#### Exercise prompt
Set down exactly, please, each line from the one containing "print_salmon();" through the one containing "obj.matrix_parent_inverse = Matrix.Identity(4)", both lines included, and no other line.

— Begin Data provided —

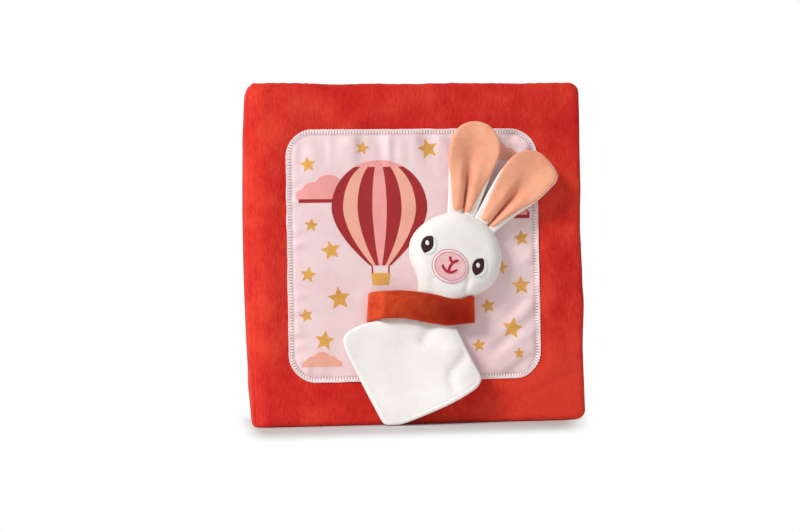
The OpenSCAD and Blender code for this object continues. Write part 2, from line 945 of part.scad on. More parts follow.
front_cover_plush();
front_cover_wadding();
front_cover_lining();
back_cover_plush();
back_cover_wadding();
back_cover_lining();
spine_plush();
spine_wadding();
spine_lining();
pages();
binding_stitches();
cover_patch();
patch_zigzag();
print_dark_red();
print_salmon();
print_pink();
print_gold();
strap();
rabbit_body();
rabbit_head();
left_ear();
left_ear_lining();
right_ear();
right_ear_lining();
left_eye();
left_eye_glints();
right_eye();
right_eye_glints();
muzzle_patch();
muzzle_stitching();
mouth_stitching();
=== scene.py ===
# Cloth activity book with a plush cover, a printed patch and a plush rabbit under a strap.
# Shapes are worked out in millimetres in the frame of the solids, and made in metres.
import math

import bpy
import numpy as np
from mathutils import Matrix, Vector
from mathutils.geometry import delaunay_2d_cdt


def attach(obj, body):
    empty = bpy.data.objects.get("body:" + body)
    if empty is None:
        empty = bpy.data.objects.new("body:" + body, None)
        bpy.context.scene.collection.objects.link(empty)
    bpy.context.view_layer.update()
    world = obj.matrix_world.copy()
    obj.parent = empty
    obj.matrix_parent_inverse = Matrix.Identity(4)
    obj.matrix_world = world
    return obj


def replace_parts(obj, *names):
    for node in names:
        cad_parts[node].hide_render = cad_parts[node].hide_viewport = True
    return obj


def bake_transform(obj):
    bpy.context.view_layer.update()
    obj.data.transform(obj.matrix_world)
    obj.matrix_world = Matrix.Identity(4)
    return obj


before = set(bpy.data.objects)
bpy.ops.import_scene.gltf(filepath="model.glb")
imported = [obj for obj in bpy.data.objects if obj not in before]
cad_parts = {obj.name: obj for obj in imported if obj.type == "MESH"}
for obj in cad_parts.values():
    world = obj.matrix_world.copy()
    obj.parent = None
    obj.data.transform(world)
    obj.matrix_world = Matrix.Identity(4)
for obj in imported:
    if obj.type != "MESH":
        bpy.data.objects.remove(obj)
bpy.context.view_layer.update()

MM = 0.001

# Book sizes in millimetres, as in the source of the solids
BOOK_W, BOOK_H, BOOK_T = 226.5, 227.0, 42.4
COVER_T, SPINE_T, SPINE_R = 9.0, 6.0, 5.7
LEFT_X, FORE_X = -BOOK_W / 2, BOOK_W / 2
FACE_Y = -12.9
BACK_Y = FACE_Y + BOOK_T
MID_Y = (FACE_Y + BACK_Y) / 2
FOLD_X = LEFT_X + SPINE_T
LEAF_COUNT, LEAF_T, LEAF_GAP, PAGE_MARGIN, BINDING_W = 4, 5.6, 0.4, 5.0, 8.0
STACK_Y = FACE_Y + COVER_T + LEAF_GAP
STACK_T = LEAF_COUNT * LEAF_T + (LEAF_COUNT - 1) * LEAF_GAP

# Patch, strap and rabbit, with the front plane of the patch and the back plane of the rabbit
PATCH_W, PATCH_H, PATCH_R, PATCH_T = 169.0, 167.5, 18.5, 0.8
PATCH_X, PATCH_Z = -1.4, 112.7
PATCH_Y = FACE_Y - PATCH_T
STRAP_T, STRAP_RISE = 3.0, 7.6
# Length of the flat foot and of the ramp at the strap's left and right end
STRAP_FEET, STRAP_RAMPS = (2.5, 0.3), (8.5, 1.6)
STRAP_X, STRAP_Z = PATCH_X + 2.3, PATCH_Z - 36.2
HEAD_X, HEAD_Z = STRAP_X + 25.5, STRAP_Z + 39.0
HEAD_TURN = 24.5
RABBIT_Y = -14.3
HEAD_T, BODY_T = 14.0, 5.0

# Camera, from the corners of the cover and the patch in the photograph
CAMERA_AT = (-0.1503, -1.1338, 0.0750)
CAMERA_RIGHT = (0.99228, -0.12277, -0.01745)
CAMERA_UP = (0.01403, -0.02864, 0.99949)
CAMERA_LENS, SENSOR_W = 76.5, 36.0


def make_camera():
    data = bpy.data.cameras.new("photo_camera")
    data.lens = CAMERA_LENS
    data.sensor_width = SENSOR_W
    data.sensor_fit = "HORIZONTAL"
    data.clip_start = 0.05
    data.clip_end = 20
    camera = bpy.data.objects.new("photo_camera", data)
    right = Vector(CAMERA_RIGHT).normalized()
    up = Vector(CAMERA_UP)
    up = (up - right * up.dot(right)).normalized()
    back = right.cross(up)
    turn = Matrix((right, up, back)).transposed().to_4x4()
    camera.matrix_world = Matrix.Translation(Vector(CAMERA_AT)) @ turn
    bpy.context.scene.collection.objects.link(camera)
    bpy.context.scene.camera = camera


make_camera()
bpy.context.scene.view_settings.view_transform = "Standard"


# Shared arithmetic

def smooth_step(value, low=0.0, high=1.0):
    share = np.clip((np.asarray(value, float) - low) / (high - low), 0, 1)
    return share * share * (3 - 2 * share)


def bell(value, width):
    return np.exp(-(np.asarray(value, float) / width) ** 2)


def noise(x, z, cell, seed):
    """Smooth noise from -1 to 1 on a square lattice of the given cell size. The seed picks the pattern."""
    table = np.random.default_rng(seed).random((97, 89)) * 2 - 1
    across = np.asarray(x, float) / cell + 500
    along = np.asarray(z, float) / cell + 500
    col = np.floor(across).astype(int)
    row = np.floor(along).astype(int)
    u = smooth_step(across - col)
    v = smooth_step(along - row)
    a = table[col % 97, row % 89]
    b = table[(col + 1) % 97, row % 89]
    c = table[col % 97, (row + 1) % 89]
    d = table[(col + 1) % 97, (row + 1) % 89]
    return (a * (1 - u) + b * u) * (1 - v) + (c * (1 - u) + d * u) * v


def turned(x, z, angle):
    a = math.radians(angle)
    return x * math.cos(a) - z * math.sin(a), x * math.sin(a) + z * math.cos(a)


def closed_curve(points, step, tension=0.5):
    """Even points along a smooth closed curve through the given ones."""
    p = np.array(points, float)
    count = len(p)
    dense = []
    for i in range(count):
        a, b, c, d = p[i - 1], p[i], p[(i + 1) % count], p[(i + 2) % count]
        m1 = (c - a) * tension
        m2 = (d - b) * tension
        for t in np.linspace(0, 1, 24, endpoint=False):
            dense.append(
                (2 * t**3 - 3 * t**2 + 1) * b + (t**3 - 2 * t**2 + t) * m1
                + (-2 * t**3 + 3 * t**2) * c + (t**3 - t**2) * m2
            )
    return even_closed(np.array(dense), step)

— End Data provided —

#### Solution
print_salmon();
print_pink();
print_gold();
strap();
rabbit_body();
rabbit_head();
left_ear();
left_ear_lining();
right_ear();
right_ear_lining();
left_eye();
left_eye_glints();
right_eye();
right_eye_glints();
muzzle_patch();
muzzle_stitching();
mouth_stitching();
=== scene.py ===
# Cloth activity book with a plush cover, a printed patch and a plush rabbit under a strap.
# Shapes are worked out in millimetres in the frame of the solids, and made in metres.
import math

import bpy
import numpy as np
from mathutils import Matrix, Vector
from mathutils.geometry import delaunay_2d_cdt


def attach(obj, body):
    empty = bpy.data.objects.get("body:" + body)
    if empty is None:
        empty = bpy.data.objects.new("body:" + body, None)
        bpy.context.scene.collection.objects.link(empty)
    bpy.context.view_layer.update()
    world = obj.matrix_world.copy()
    obj.parent = empty
    obj.matrix_parent_inverse = Matrix.Identity(4)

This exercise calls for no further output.